La Iglesia consideró siempre el vínculo como sacramental y sagrado y por eso lo juzgó siempre a la luz de la Palabra de Jesús: "Lo que Dios ha unido no lo separe ya el hombre" (Mt. 19.6). Por eso consideró siempre el vínculo como indisoluble, de modo que se consideró desautorizada para disolverlo cuando se trata de matrimonio rato y consumado.
Con todo existió siempre una excepción: la de los cónyuges en un matrimonio natural, en donde uno se convierte y el otro no consiente la vida pacífica por cuestión de la fe (privilegio paulino).

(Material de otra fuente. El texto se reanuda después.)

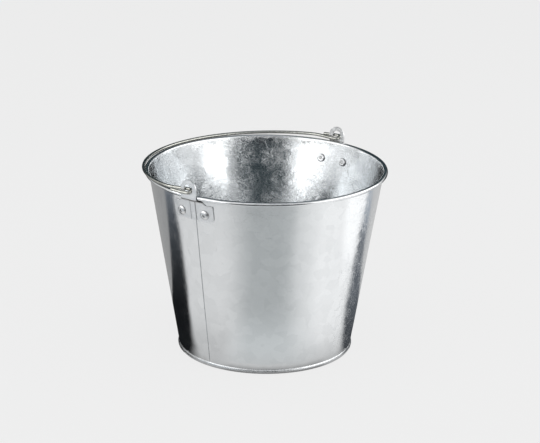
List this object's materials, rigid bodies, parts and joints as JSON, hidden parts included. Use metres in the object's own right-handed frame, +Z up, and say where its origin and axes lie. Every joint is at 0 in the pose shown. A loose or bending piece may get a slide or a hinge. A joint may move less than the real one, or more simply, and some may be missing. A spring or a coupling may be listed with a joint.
{
  "type": "bucket",
  "caption": "Tapered galvanised sheet steel bucket with a wired rim, folded foot seam, riveted ears and a folding wire bail, for carrying and conditioning cut flowers.",
  "frame": {"origin": "centre of the round foot, on the plane it stands on", "axes": "+Z up; the bail hinges about an axis along X through the two ears; the side seam is at -X under the left ear; the bail lies folded over the back of the rim, towards +Y"},
  "size_m": [0.2502, 0.2425, 0.1999],
  "materials": {
    "wall_sheet": "galvanised, fine spangle, bright",
    "base_sheet": "galvanised, fine spangle, bright",
    "ear_plate": "galvanised, pressed, satin",
    "rivet": "zinc plated, satin",
    "rivet_pin": "plain steel, dull broken end",
    "wire": "drawn galvanised wire, slightly warm grey"
  },
  "bodies": {
    "bucket": {"wall": "wall_sheet", "rim_wire": "wire", "base": "base_sheet", "ear_left": "ear_plate", "ear_right": "ear_plate", "rivet_left_front": "rivet", "rivet_left_back": "rivet", "rivet_right_front": "rivet", "rivet_right_back": "rivet", "rivet_pins": "rivet_pin"},
    "bail": {"bail": "wire"}
  },
  "joints": [
    {"name": "bail_hinge", "type": "hinge", "parent": "bucket", "child": "bail", "pos_m": [0, -0.0026, 0.18905], "axis": [1, 0, 0], "range_deg": [0, 182]}
  ]
}
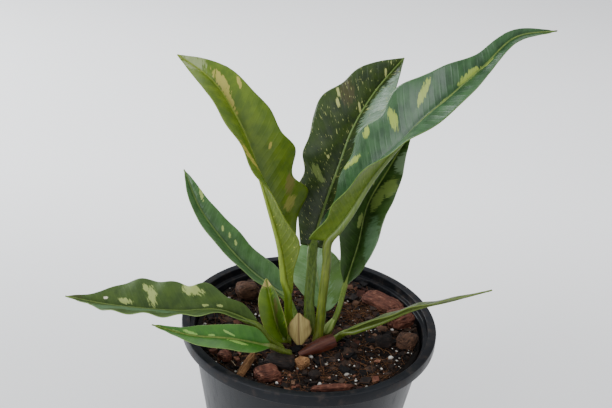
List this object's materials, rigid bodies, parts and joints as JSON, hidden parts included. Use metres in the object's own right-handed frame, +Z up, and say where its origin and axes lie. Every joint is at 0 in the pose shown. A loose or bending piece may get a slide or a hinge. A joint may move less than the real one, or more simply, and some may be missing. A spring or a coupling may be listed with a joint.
{
  "type": "potted philodendron",
  "caption": "Young philodendron with long folded, cream-flecked leaves, growing from bark mix in a round black nursery pot.",
  "frame": {"origin": "centre of the nursery pot's flat base, on the surface it stands on", "axes": "+Z up along the pot's axis; +X to the right and -Y towards the side the plant is seen from"},
  "size_m": [0.2815, 0.165, 0.3483],
  "materials": {
    "pot_plastic": "near-black moulded plastic, satin",
    "potting_mix": "dark fibrous bark and coir mix, matt",
    "stem": "brown corky crown and pale roots",
    "leaf_yellow_green": "waxy yellow-green leaf with cream patches",
    "leaf_dark_green": "waxy dark olive leaf flecked with cream",
    "leaf_blue_green": "glossy blue-green leaf with lime patches",
    "leaf_mid_green": "waxy mid-green leaf with lime patches",
    "sheath_cream": "papery cream sheath with brown streaks",
    "sheath_brown": "dried red-brown sheath, polished",
    "sheath_green": "fresh pale green bud",
    "bark_brown": "rough brown bark",
    "bark_red": "flaky red-brown bark",
    "bark_dark": "dark wet bark",
    "wood_pale": "pale splintered wood"
  },
  "bodies": {
    "root": {"nursery_pot": "pot_plastic", "potting_mix": "potting_mix", "stem_with_roots": "stem", "leaf_tall_left": "leaf_yellow_green", "leaf_tall_back": "leaf_dark_green", "leaf_tall_right": "leaf_blue_green", "leaf_back_right": "leaf_dark_green", "leaf_back_short": "leaf_blue_green", "leaf_back_left": "leaf_mid_green", "leaf_low_left": "leaf_mid_green", "leaf_low_front": "leaf_mid_green", "leaf_small_cupped": "leaf_yellow_green", "leaf_low_right": "leaf_mid_green", "sheath_cream": "sheath_cream", "sheath_brown": "sheath_brown", "sheath_bud": "sheath_green", "bark_round_nugget": "bark_brown", "bark_flat_red": "bark_red", "bark_shaggy_red": "bark_red", "bark_dark_right": "bark_dark", "bark_wedge": "bark_brown", "bark_small_nugget": "bark_brown", "bark_front_dark": "bark_dark", "bark_front_tan": "wood_pale", "bark_front_red": "bark_red", "bark_splinter": "wood_pale", "bark_front_nugget": "bark_dark", "bark_rim_strip": "bark_red", "bark_left_chip": "bark_red"}
  },
  "joints": []
}
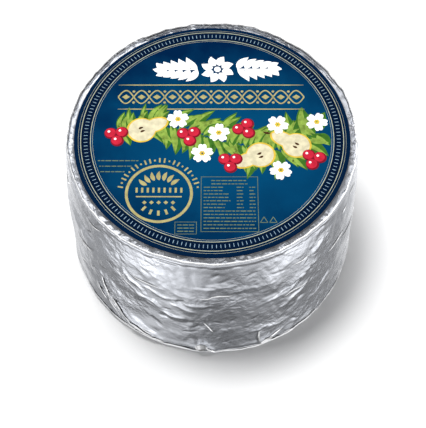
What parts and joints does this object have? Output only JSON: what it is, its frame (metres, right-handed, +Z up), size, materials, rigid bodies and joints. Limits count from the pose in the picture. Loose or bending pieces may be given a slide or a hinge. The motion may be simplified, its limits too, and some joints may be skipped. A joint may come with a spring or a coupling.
{
  "type": "foil-wrapped blue cheese wheel",
  "caption": "Whole round wheel of blue cheese in aluminium foil pinched into a ridge round its top, with a round printed label lying on it; stands on its flat base.",
  "frame": {"origin": "centre of the base, on the surface that the wheel stands on", "axes": "+Z up along the wheel's axis; -Y is the front, where the foot of the label's design lies; +X to the right of it"},
  "size_m": [0.1898, 0.1907, 0.1125],
  "materials": {
    "foil": "satin foil, wrinkled and dented",
    "label_print": "printed, satin"
  },
  "bodies": {
    "root": {"foil_wheel": "foil", "label": "label_print"}
  },
  "joints": []
}
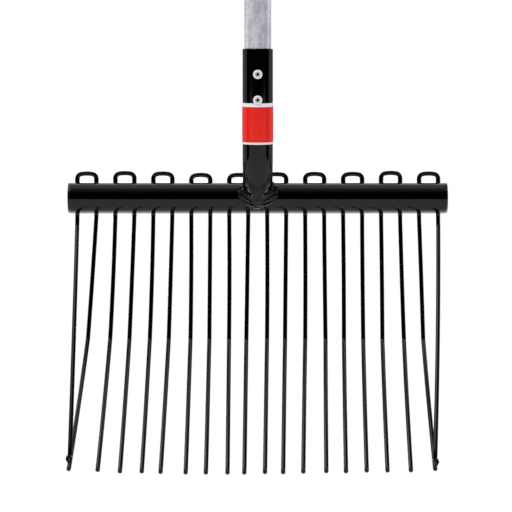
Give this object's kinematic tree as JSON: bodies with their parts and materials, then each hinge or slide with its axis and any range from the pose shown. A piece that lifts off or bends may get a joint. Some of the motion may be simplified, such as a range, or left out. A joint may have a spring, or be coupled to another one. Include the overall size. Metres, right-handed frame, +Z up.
{
  "type": "shavings fork",
  "caption": "Bedding fork head of bent round wire tines through a steel cross tube, on a riveted aluminium tube handle with an end grip.",
  "frame": {"origin": "on the cross tube's axis at mid length, where two pegs of a rack would carry the head", "axes": "+X along the cross tube to the right as seen from the load side, +Z up the handle, -Y towards the load side that the tine tips point to"},
  "size_m": [0.4, 0.1928, 1.4761],
  "materials": {
    "black_coat": "gloss black powder coat on steel",
    "black_plug": "semi-gloss black plastic",
    "shaft_aluminium": "drawn aluminium tube, lengthwise streaks",
    "rivet_aluminium": "bright aluminium",
    "label": "printed film, red with a white edge above and below",
    "grip_rubber": "matte black moulded grip"
  },
  "bodies": {
    "root": {"cross_tube": "black_coat", "end_plug_left": "black_plug", "end_plug_right": "black_plug", "tine_pair_01": "black_coat", "tine_pair_02": "black_coat", "tine_pair_03": "black_coat", "tine_pair_04": "black_coat", "tine_pair_05": "black_coat", "tine_pair_06": "black_coat", "tine_pair_07": "black_coat", "tine_pair_08": "black_coat", "tine_pair_09": "black_coat", "tine_pair_10": "black_coat", "tip_weld_left": "black_coat", "tip_weld_right": "black_coat", "socket": "black_coat", "socket_weld": "black_coat", "handle_shaft": "shaft_aluminium", "rivet_upper": "rivet_aluminium", "rivet_lower": "rivet_aluminium", "label_band": "label", "end_grip": "grip_rubber"}
  },
  "joints": []
}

Lo que entendió siempre la Iglesia es su derecho y deber de declarar si un matrimonio no ha sido real en cuanto sacramento, por haber existido impedimentos que lo hacían inválido. Al declarar una separación de este tipo, sólo expresa su sentencia de "nulidad", no de "anulación" del vínculo matrimonial.
También se consideró la Iglesia con poder para decidir que si un matrimonio ha sido rato, pero no ha sido consumado, el vínculo no ha llegado a la perfección y ella puede, no disolver lo que no ha llegado a la perfección, sino deshacer la palabra de consentimiento que no ha llegado a la consumación.